Can the data below be echoed back word for word?

◆ DATA LINES
========

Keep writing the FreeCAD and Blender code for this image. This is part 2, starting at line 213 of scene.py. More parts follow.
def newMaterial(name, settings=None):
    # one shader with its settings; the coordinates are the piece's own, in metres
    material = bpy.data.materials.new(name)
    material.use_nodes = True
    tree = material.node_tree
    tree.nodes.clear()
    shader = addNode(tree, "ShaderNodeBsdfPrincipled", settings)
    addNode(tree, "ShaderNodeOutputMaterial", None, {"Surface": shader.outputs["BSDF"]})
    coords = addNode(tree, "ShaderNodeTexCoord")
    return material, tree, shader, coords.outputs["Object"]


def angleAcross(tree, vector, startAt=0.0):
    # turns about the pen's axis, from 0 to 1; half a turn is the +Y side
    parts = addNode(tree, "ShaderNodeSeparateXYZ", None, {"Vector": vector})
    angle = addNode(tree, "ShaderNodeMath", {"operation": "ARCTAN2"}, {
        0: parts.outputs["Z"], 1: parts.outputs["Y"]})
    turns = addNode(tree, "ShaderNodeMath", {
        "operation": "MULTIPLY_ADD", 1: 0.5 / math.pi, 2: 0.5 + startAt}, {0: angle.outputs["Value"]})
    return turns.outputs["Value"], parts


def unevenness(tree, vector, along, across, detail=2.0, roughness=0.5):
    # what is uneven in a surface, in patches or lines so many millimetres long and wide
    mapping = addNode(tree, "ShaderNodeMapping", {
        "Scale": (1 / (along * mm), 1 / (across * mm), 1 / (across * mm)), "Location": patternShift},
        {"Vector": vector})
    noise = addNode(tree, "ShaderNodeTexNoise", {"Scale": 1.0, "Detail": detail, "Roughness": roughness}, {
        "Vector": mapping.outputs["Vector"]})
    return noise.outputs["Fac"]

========

◆ WRITTEN ANSWER
Keep writing the FreeCAD and Blender code for this image. This is part 2, starting at line 213 of scene.py. More parts follow.
def newMaterial(name, settings=None):
    # one shader with its settings; the coordinates are the piece's own, in metres
    material = bpy.data.materials.new(name)
    material.use_nodes = True
    tree = material.node_tree
    tree.nodes.clear()
    shader = addNode(tree, "ShaderNodeBsdfPrincipled", settings)
    addNode(tree, "ShaderNodeOutputMaterial", None, {"Surface": shader.outputs["BSDF"]})
    coords = addNode(tree, "ShaderNodeTexCoord")
    return material, tree, shader, coords.outputs["Object"]


def angleAcross(tree, vector, startAt=0.0):
    # turns about the pen's axis, from 0 to 1; half a turn is the +Y side
    parts = addNode(tree, "ShaderNodeSeparateXYZ", None, {"Vector": vector})
    angle = addNode(tree, "ShaderNodeMath", {"operation": "ARCTAN2"}, {
        0: parts.outputs["Z"], 1: parts.outputs["Y"]})
    turns = addNode(tree, "ShaderNodeMath", {
        "operation": "MULTIPLY_ADD", 1: 0.5 / math.pi, 2: 0.5 + startAt}, {0: angle.outputs["Value"]})
    return turns.outputs["Value"], parts


def unevenness(tree, vector, along, across, detail=2.0, roughness=0.5):
    # what is uneven in a surface, in patches or lines so many millimetres long and wide
    mapping = addNode(tree, "ShaderNodeMapping", {
        "Scale": (1 / (along * mm), 1 / (across * mm), 1 / (across * mm)), "Location": patternShift},
        {"Vector": vector})
    noise = addNode(tree, "ShaderNodeTexNoise", {"Scale": 1.0, "Detail": detail, "Roughness": roughness}, {
        "Vector": mapping.outputs["Vector"]})
    return noise.outputs["Fac"]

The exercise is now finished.